2. Make sure you have the outgoing filtering setup in spam panel. You can create a new domain for it or use an existing one. In our case I just used our main domain and added the outgoing filter to it.

3. Contact support and get the hostname that your server will use to connect to the filter.

4. Create an Authenticated IP User for outgoing mail. This will be the IP that your server uses to connect to the spam filter. You can use ranges for this or single ip. I preferred to enter the IPV4 addresses separately rather than a single range as this allowed me a bit more reporting capability for my dedicated IP customers and would allow me to auto lock the dedicated account if there was spam being sent.

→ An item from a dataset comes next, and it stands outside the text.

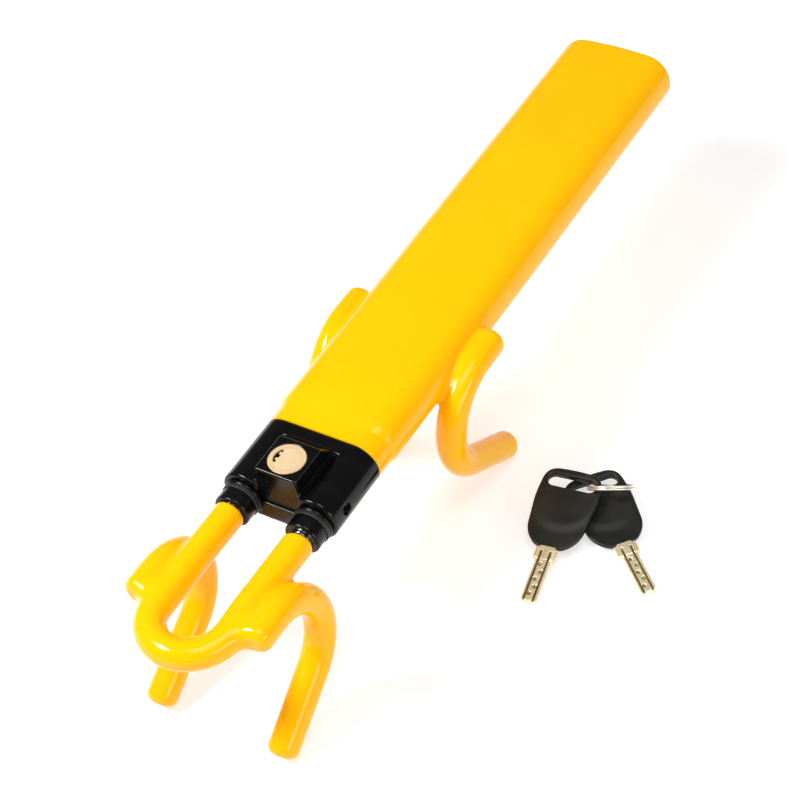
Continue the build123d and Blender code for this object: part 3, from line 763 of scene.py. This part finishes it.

a. Configure your user as necessary, at the minimum select your identification method. I chose envelope sender. This will give you the specific account that is sending the email.

b. Disable the Automatic lock on the shared IP account if it is serving more than one domain.

5. Choose your MTA server and use the appropriate config. Make sure to replace the Bolded SMARTHOST with the hostname they give you. Save

6. Add a:hostnametheygiveyou and a:delivery.antispamcloud.com

That was it. I have been monitoring logs to make sure everything is good and once I fixed the two issues I had everything has been grand. I hope this helpful to someone.